Identifying the dismal ratio of unattractive to attractive women in games is something to be aware of, but not something I would call an 'issue' in games.

But Jim has given attention to what we have. What we have is a lack of female protagonists, and the roles these females take part in. Sad fact of the matter is that's the truth. Guys may lack in roles, but they certainly don't lack for number.

Personally, I feel it's alienating. That's what I get out of this "sub culture," and "vibrant community" who an obnoxious few want to keep it alienating.

Ever ask your wife if she'd want to play as any of the women in the game? If she wants to play as a woman from time to time? What's her opinion? Then again, asking this might lead her down the path some of us have taken where we take issue with the lack we have so much abundance of.

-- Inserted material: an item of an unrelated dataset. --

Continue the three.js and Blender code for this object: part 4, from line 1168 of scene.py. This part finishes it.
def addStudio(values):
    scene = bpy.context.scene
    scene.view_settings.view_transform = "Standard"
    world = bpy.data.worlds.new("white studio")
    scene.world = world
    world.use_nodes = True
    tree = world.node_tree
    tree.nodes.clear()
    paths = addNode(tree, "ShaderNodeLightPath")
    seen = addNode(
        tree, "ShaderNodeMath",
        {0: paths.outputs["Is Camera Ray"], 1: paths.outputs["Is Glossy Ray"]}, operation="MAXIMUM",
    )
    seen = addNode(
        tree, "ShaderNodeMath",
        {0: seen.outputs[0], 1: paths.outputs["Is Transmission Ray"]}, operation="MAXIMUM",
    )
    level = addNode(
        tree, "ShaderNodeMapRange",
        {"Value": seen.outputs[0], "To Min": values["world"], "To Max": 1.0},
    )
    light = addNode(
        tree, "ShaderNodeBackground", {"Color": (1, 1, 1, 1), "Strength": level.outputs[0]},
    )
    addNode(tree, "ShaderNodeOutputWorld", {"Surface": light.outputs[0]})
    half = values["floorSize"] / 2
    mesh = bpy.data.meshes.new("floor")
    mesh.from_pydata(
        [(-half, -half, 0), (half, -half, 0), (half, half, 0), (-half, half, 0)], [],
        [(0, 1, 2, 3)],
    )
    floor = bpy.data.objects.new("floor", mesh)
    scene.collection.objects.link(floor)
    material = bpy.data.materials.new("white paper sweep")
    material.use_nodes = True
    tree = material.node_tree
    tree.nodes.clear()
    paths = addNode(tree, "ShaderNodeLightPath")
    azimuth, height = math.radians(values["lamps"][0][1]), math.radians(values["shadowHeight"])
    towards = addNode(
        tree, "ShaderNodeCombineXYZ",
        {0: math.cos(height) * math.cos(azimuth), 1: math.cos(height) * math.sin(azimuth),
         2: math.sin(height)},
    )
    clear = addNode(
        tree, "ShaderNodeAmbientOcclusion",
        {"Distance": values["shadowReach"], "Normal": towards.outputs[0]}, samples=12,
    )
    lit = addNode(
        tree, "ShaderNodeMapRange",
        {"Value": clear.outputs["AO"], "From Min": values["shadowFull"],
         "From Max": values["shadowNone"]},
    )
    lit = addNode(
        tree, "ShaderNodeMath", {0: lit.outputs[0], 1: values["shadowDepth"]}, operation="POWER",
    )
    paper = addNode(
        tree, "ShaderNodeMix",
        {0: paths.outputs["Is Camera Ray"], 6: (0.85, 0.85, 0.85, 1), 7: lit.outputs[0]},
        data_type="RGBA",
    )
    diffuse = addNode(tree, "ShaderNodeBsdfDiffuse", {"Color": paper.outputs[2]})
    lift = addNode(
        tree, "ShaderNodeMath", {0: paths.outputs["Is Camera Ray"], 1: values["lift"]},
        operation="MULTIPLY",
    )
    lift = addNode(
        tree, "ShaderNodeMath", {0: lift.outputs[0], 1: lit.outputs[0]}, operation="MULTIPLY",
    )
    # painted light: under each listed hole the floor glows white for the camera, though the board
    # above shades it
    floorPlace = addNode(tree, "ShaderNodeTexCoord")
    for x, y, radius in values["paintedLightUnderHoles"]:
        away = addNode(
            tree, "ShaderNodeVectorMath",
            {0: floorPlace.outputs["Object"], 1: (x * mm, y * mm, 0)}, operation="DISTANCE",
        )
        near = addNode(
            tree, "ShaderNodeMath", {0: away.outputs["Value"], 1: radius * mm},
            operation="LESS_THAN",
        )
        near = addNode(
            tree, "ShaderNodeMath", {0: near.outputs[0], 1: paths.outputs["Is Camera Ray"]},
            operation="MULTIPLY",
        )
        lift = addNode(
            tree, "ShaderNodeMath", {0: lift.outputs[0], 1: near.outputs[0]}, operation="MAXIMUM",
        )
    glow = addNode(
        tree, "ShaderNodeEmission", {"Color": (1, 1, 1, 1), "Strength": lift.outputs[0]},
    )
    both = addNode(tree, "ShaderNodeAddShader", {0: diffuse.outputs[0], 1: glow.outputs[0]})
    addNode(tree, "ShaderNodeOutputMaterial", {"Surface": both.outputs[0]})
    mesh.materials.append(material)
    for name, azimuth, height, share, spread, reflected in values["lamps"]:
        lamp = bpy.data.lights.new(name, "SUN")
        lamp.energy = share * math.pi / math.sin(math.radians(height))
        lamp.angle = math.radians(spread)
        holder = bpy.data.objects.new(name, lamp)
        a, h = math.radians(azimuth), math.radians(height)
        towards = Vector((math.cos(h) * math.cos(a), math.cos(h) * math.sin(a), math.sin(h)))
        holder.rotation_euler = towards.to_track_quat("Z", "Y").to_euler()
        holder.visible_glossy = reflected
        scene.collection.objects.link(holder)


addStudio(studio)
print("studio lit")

Never underestimate the power of incusiveness. We may not need such close relatability, but guys almost always get that fundamental relatability of gender so it's easy for them to play as a woman now and then, and generally be comfortable in the skin of the protagonist. It's more important than most think to even have a basic relatability. Women rarely get it, and when they do these women generally have shallow lives that do little to stray from point a to point b in the game's plot. There's almost never a love interest, almost never any options. It's harder to relate to tem as they generally don't have lives, but there's that basic relatability, and the chance that the writing has a woman's point of view.

It's easy to talk positively about what you have that's good when you have it, and have a steady supply of it, but what about those that don't get it often, and have to worry about the supply they'll get?

I agree and you make a good point; people want to feel that games are being made for them in mind, and I think that lack of diversity will only hurt the community and games themselves. Hey, I am annoyed that the issues of sexism and racism are not being explored more in games, because games are a medium that can be used to put people in the shoes of some one dealing with those issues.

However, there are some things that should be taken in to consideration. For a player to feel represented that game simply can not have a character model that looks like them but that game has to have a story (this is why if I bring up a million characters like Ms. Pacman -- it does nothing for the underlying issue). For many games story is simply not a significant component and thus most people are not going to relate them or even want to be represented by them. I think a games developer motivation for making their protagonist in a game, that is not story driven, a white male is a lazy default. For example, Mario is a white Italian plumber and I doubt that white Italian people feel represented, but a white Italian male may feel better represented by playing as a white Italian protagonist in a game that is story driven. I think the same works for women and minorities, they need more than just a character model.

Another thing is that many games where story is pivotal to the game have character creating features. So, those games are side stepping this whole issue altogether.

I can certainly agree that strength of character, plot, and so forth are extremely important, but there's very little that replaces the joy of playing as a female character. I'd rather play a bland woman than a bland guy by miles, and miles, and believe me, most male protagonists are bland to me.
It'd take a game that makes me curious, and interested enough to stand head and shoulders over the rest to make me consider playing a guy these days. Very rarely do these games happen.

Moreover, having to buy games carefully as my luxury budget, and time gaming are pretty limited means every purchase is pretty important.

Yeah, story can justify the gender of the protagonist, but that doesn't justify a lack of stories that center around a female protagonist. Pretty much every last woman we've ever played as was written by a guy. So many women in other media like movies, books, and TV are written by men.
One gender can and often does write for the other gender.